Ao conseguir o direito de alterar nome e sexo no registro civil, por
meio de decisão judicial proferida no dia 13 de dezembro de 2017 pelo
Tribunal de Justiça do Estado (TJCE), a cearense passou a representar
milhares de mulheres e homens transexuais que lutam para ter reconhecida
sua verdadeira identidade.
No Ceará, a Defensoria Pública do Estado é um dos principais pontos de
apoio para transexuais que desejam solicitar à Justiça a adequação de
nome e gênero. No entanto, o baixo número de processos impetrados com o
auxílio do órgão (apenas seis em 2017) revela que a busca por
reconhecimento ainda é um desafio, seja pelo desconhecimento de um
direito previsto em lei ou pela descrença no Sistema Judiciário. A
batalha de Bruna durou três anos.
Para obter a autorização judicial, a estudante de 32 anos, que se
identifica como mulher desde a adolescência, precisou recorrer contra os
pareceres iniciais da Justiça, os quais lhe permitiram mudar apenas de
nome, não de gênero. "Dei vários documentos, provas e testemunhas,
pessoas que me conheciam desde minha fase de transição. Foi muito
demorado", lembra. Somente após a apresentação do material e de um laudo
psiquiátrico que comprovava o conflito de identidade, veio a decisão
favorável. "Foi uma luta mesmo", completa a cearense.
As dificuldades e a lentidão do processo terminam por desestimular a
procura pela adequação, explica a defensora pública Francilene Gomes,
responsável pelo caso de Bruna. "As pessoas ficam desmotivadas porque é
algo novo, então elas se sentem numa aventura jurídica. Acham que vão
enfrentar uma 'via-crúcis'", destaca. "De fato, é uma situação nova, mas
o Direito já evoluiu bastante. A sociedade está sempre além e o Direito
vai se adaptando", completa.
A defensora observa, contudo, que muitos transexuais ainda desconhecem a
possibilidade de alterar os dados nos documentos de identificação, o
que inclui não só o nome, mas também o gênero. Desconhecem,
principalmente, que o direito não se restringe apenas às pessoas que já
realizaram a cirurgia de redesignação sexual. "Isso é um avanço.
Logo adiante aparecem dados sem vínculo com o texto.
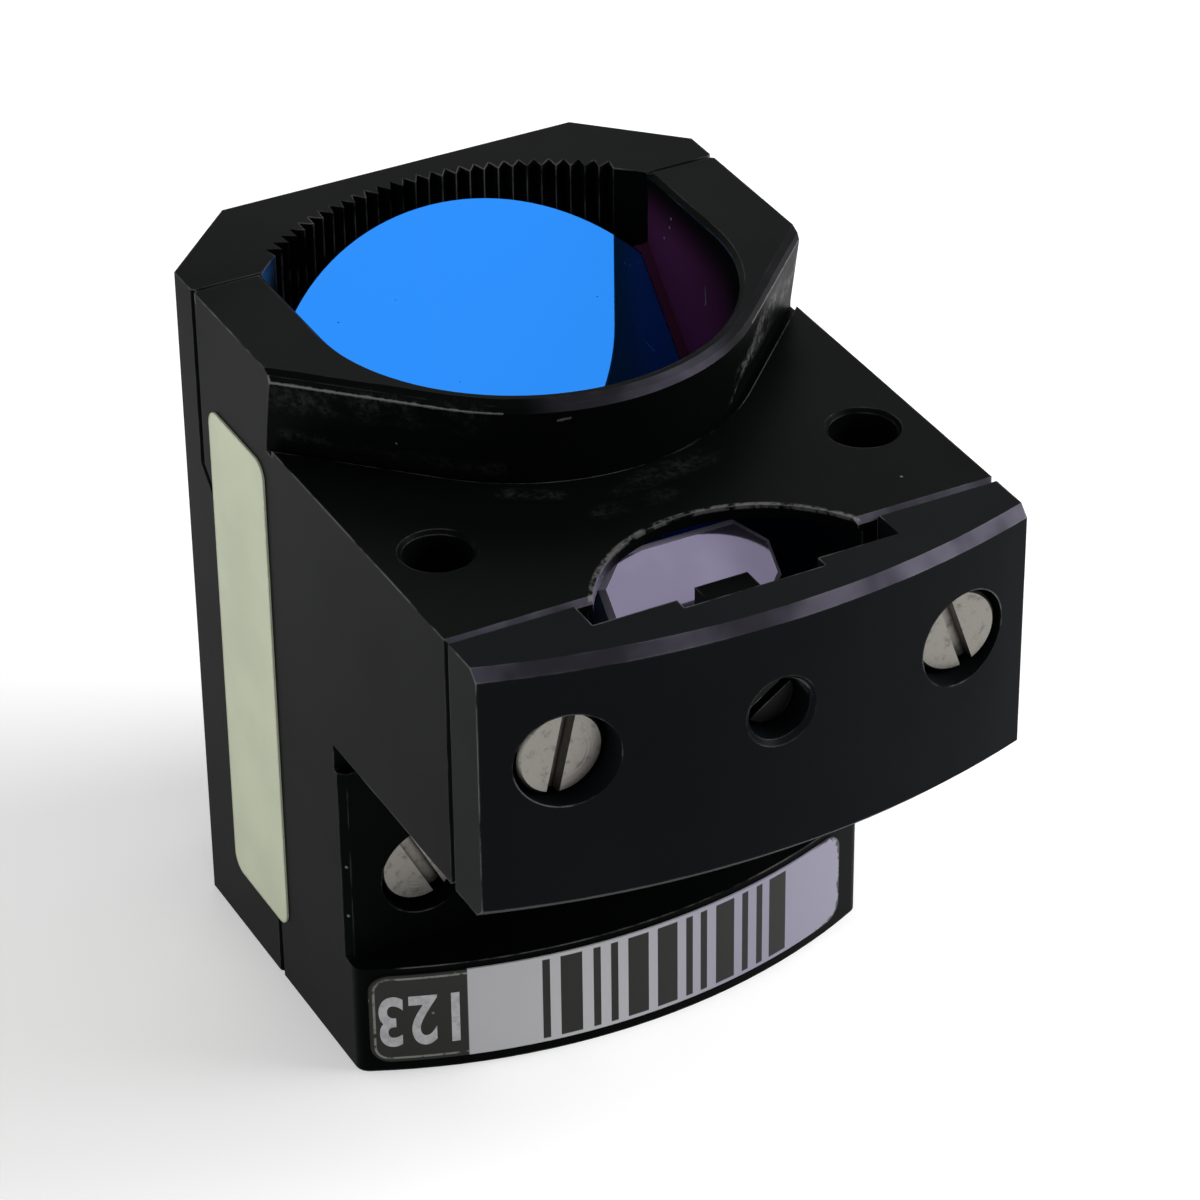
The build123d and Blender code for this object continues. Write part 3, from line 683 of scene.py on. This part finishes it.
class StageSettings(bpy.types.PropertyGroup):
    """Camera, lamps and floor."""

    camera_place: FloatVectorProperty(
        name="Camera Place", description="Where the camera stands", subtype="TRANSLATION",
        unit="LENGTH", default=(-0.114775, -0.230308, 0.191382), precision=6)
    azimuth: FloatProperty(
        name="Camera Azimuth", description="Direction in which the camera looks, from +Y to +X",
        subtype="ANGLE", unit="ROTATION", default=radians(27.522))
    elevation: FloatProperty(
        name="Camera Elevation", description="Angle at which the camera looks down",
        subtype="ANGLE", unit="ROTATION", default=radians(33.178))
    roll: FloatProperty(
        name="Camera Roll", description="Tilt of the horizon", subtype="ANGLE",
        unit="ROTATION", default=radians(-0.669))
    lens: FloatProperty(
        name="Lens", description="Focal length on a sensor 36 mm wide, in millimetres",
        default=145.65, min=10.0, max=500.0)
    floor: FloatVectorProperty(
        name="Floor", description="Pale floor", subtype="COLOR", default=(0.93, 0.93, 0.93),
        min=0.0, max=1.0)
    floor_lift: FloatProperty(
        name="Floor Lift", description="How much whiter the floor is to the camera",
        default=0.22, min=0.0, max=1.0)
    sky: FloatProperty(
        name="Sky Light", description="Strength of the even light from all round",
        default=0.55, min=0.0, max=5.0)
    lamp_place: FloatVectorProperty(
        name="Lamp Place", description="Middle of the large soft lamp", subtype="TRANSLATION",
        unit="LENGTH", default=(0.40, -0.20, 0.29))
    lamp: FloatProperty(
        name="Lamp", description="Power of the large soft lamp", subtype="POWER",
        unit="POWER", default=2.6, min=0.0, max=100.0)
    side_lamp_place: FloatVectorProperty(
        name="Side Lamp Place", description="Middle of the lamp on the left",
        subtype="TRANSLATION", unit="LENGTH", default=(-0.50, -0.12, 0.14))
    side_lamp: FloatProperty(
        name="Side Lamp", description="Power of the weaker lamp on the left", subtype="POWER",
        unit="POWER", default=0.7, min=0.0, max=100.0)


class MIRRORMODULE_OT_black_parts(bpy.types.Operator):
    """Gives the milled parts their satin black anodising"""

    bl_idname = "mirror_module.black_parts"
    bl_label = "Black Parts"

    def execute(self, context):
        look = context.scene.mirror_module_finish
        inner = inner_finish(look)
        for node in INNER_NODES:
            wear_material(node, inner)
        wear_material("front_body", front_finish(look))
        wear_material("rear_body", rear_finish(look))
        wear_material("front_plate", plate_finish(look))
        return {"FINISHED"}


class MIRRORMODULE_OT_mirror(bpy.types.Operator):
    """Gives the beam splitter its blue reflecting coating"""

    bl_idname = "mirror_module.mirror"
    bl_label = "Dichroic Mirror"

    def execute(self, context):
        look = context.scene.mirror_module_finish
        material, graph, shader = new_material("dichroic_coating")
        marks = thin_lines(graph, MIRROR_MARKS)
        dust = graph.effect("Dust Specks", Cells=700.0, Size=0.05, Share=0.02)
        soiled = graph.math("MAXIMUM", marks, graph.math("MULTIPLY", dust, 0.5))
        tint = graph.mix(soiled, colour(look.mirror), colour(look.mirror_dust))
        graph.put(shader, "Base Color", tint)
        graph.put(shader, "Roughness", graph.math("MULTIPLY_ADD", soiled, 0.4, 0.02))
        shader.inputs["Metallic"].default_value = 0.94
        wear_material("dichroic_mirror", material)
        return {"FINISHED"}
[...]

Antigamente, em algumas decisões, a pessoa precisava de autorização para
mudar de sexo para poder mudar o gênero. Mas isso não é uma questão
meramente biológica, também é psicológica", diz.
Bem-estar
Para Bruna, o reconhecimento como mulher significa bem-estar
psicológico e social. "A gente passa por muito constrangimento. As
pessoas que estão do lado de fora não têm noção. Imagina você, uma
figura feminina, quando vai fazer uma consulta médica, ser chamada pelo
nome de uma pessoa e aparecer outra", recorda. A estudante lembra,
ainda, o preconceito que sofre até hoje na faculdade. "Quem respeitava
meu nome eram os professores, mas a gestão em si não respeitava", diz.
Agora, Bruna espera que seu caso sirva de motivação para outras pessoas
transexuais. "Tem muitas 'trans' que não sabem se defender, que não
sabem a quem procurar; então isso é muito importante", destaca.